L'entrata nella zona arancione sta mettendo definitivamente ko la categoria della ristorazione. Bar, pub e ristoranti non riescono a vedere, ora come ora, la luce in fondo al tunnel per diversi motivi. «La situazione si è molto aggravata con la zona arancione spiega Massimo Ceccarini, presidente dell'associazione Isola che non c'è che raccoglie la maggior parte dei locali del centro di Latina queste restrizioni praticamente non ci permettono più di lavorare complicandoci notevolmente la vita. Già in zona gialla con la chiusura alle ore 18, i fatturati erano calati del 30%, ora lavoriamo intorno al 60% in meno di incassi e c'è anche chi guadagna zero perché ha deciso di non riaprire».


Al problema dei mancati incassi si aggiunge anche quello dei ristori: «Da parte dello Stato non abbiamo avuto ristori adeguati e questo ci fa pensare che siamo un po' le vittime del sistema, quelli che stanno pagando il prezzo più alto». Il perché è presto detto: «Abbiamo visto anche durante le feste di Natale, l'Italia è stata praticamente sempre in zona rossa, quindi i locali sono stati chiusi, ma i contagi nella prima decade di gennaio sono aumentati. Ci troviamo in pratica senza incassi, con più contagiati e con un futuro molto incerto». E la luce in fondo al tunnel non si vede perché «i ristori non sono sufficienti per andare avanti, gli incassi non sostengono neanche le spese fisse e notiamo molta confusione anche da parte di chi dovrebbe dare delle indicazioni certe, in questi mesi, con tutti i Dpcm ci hanno fatto adeguare mettendo in sicurezza i locali, poi la riduzione dei tavoli, poi la chiusura, significa che siamo tornati indietro e non c'è stata chiarezza».

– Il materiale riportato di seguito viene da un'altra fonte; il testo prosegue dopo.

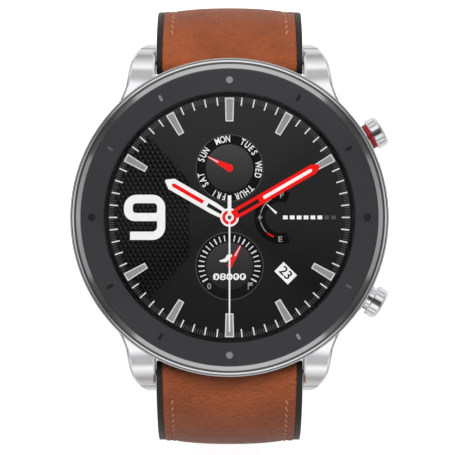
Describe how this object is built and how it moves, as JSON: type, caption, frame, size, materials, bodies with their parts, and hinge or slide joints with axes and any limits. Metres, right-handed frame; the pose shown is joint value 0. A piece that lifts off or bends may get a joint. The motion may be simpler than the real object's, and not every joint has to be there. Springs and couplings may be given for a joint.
{
  "type": "smartwatch",
  "caption": "Round steel smartwatch with a dark marked bezel, two radial push buttons and a brown leather and rubber strap with a pin buckle, strap open.",
  "frame": {"origin": "centre of the flat rear face of the sensor window, where it rests on the wrist", "axes": "+Z leaves the dial, +Y points to 12 o'clock, +X points to 3 o'clock"},
  "size_m": [0.0473, 0.0691, 0.0739],
  "materials": {
    "steel_polished": "polished stainless steel",
    "steel_brushed": "fine brushed stainless steel",
    "bezel_dark": "fine matte dark coating",
    "cover_glass": "polished, clear",
    "display": "smooth black display stack",
    "display_metal": "thin bare sheet",
    "flex": "polyimide film",
    "board": "solder mask",
    "black_plastic": "moulded, fine texture",
    "cell_wrap": "pouch cell foil",
    "back_plastic": "fine matte moulded",
    "sensor_glass": "dark tinted lens",
    "sensor_light": "moulded lamp packages",
    "gold": "gold plated contact",
    "magnet": "nickel plated",
    "gasket": "soft seal",
    "adhesive": "cured adhesive film",
    "spring_steel": "drawn wire",
    "red_ring": "dark red moulded ring",
    "strap_rubber": "smooth black elastomer",
    "strap_leather": "brown grained leather"
  },
  "bodies": {
    "case": {"case_middle": "steel_polished", "bezel_ring": "steel_polished", "bezel_adhesive": "adhesive", "bezel_insert": "bezel_dark", "cover_glass": "cover_glass", "glass_gasket": "gasket", "display_panel": "display", "display_frame": "display_metal", "display_flex": "flex", "button_switch_upper": "black_plastic", "button_switch_lower": "black_plastic", "inner_chassis": "black_plastic", "main_board": "board", "board_shield": "display_metal", "chassis_screws": "steel_brushed", "battery": "cell_wrap", "vibration_motor": "display_metal", "back_cover": "back_plastic", "charging_contacts": "gold", "charging_magnets": "magnet", "back_gasket": "gasket", "back_screws": "steel_brushed", "sensor_window": "sensor_glass", "sensor_board": "board", "sensor_leds": "sensor_light", "upper_pusher_sleeve": "steel_brushed", "upper_pusher_spring": "spring_steel", "lower_pusher_sleeve": "steel_brushed", "lower_pusher_spring": "spring_steel"},
    "upper_pusher": {"upper_pusher_cap": "steel_polished", "upper_pusher_clip": "spring_steel", "upper_pusher_seal": "gasket", "upper_pusher_ring": "red_ring"},
    "lower_pusher": {"lower_pusher_cap": "steel_polished", "lower_pusher_clip": "spring_steel", "lower_pusher_seal": "gasket"},
    "upper_strap": {"upper_strap_base": "strap_rubber", "upper_strap_leather": "strap_leather", "upper_spring_bar": "steel_brushed", "upper_release_spring": "spring_steel", "keeper_fixed": "strap_rubber"},
    "upper_release": {"upper_release_tip": "steel_brushed"},
    "lower_strap": {"lower_strap_base": "strap_rubber", "lower_strap_leather": "strap_leather", "lower_spring_bar": "steel_brushed", "lower_release_spring": "spring_steel"},
    "lower_release": {"lower_release_tip": "steel_brushed"},
    "loose_keeper": {"keeper_free": "strap_rubber"},
    "buckle": {"buckle_frame": "steel_polished", "buckle_bar": "steel_polished"},
    "tongue": {"buckle_tongue": "steel_polished"}
  },
  "joints": [
    {"name": "upper_pusher_press", "type": "slide", "parent": "case", "child": "upper_pusher", "axis": [-0.866, -0.5, 0], "range_m": [0, 0.00045], "stiffness_N_per_m": 2500, "springref_m": -0.0004, "deforming": ["upper_pusher_spring"]},
    {"name": "lower_pusher_press", "type": "slide", "parent": "case", "child": "lower_pusher", "axis": [-0.866, 0.5, 0], "range_m": [0, 0.00045], "stiffness_N_per_m": 2500, "springref_m": -0.0004, "deforming": ["lower_pusher_spring"]},
    {"name": "upper_strap_swing", "type": "hinge", "parent": "case", "child": "upper_strap", "pos_m": [0, 0.0234, 0.0033], "axis": [1, 0, 0], "range_deg": [0, 55]},
    {"name": "lower_strap_swing", "type": "hinge", "parent": "case", "child": "lower_strap", "pos_m": [0, -0.0234, 0.0033], "axis": [-1, 0, 0], "range_deg": [0, 55]},
    {"name": "upper_release_slide", "type": "slide", "parent": "upper_strap", "child": "upper_release", "axis": [1, 0, 0], "range_m": [0, 0.0015], "stiffness_N_per_m": 400, "springref_m": -0.002, "deforming": ["upper_release_spring"]},
    {"name": "lower_release_slide", "type": "slide", "parent": "lower_strap", "child": "lower_release", "axis": [1, 0, 0], "range_m": [0, 0.0015], "stiffness_N_per_m": 400, "springref_m": -0.002, "deforming": ["lower_release_spring"]},
    {"name": "keeper_slide", "type": "slide", "parent": "upper_strap", "child": "loose_keeper", "axis": [0, -0.1261, -0.992], "range_m": [-0.008, 0.0018]},
    {"name": "buckle_swing", "type": "hinge", "parent": "upper_strap", "child": "buckle", "pos_m": [0, 0.02593, -0.04823], "axis": [1, 0, 0], "range_deg": [-40, 25]},
    {"name": "tongue_lift", "type": "hinge", "parent": "buckle", "child": "tongue", "pos_m": [0, 0.02593, -0.04823], "axis": [1, 0, 0], "range_deg": [0, 95]}
  ]
}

Il numero dei contagi che continua a salire, secondo Ceccarini vuol dire semplicemente che «non siamo noi la causa. Se guardiamo alla scorsa estate, quando abbiamo potuto riaprire senza limitazioni di orario, tutti questi contagi non c'erano, quindi essendo osservatori e parte in causa ci sentiamo notevolmente danneggiati». Quello che chiedono i ristoratori è una decurtazione o un rinvio nel pagamento delle tasse e ristori adeguati: «Per il danno enorme che è stato creato. Senza dimenticare la cassa integrazione per i nostri dipendenti che ancora non vendono un euro, molto di noi infatti stanno anticipando le somme perché non si può lasciare un lavoratore senza stipendio per così tanti mesi. Il rischio è che quando tutto ripartirà tante saracinesche non si rialzeranno e per tornare a una normalità lavorativa ci vorranno diversi anni».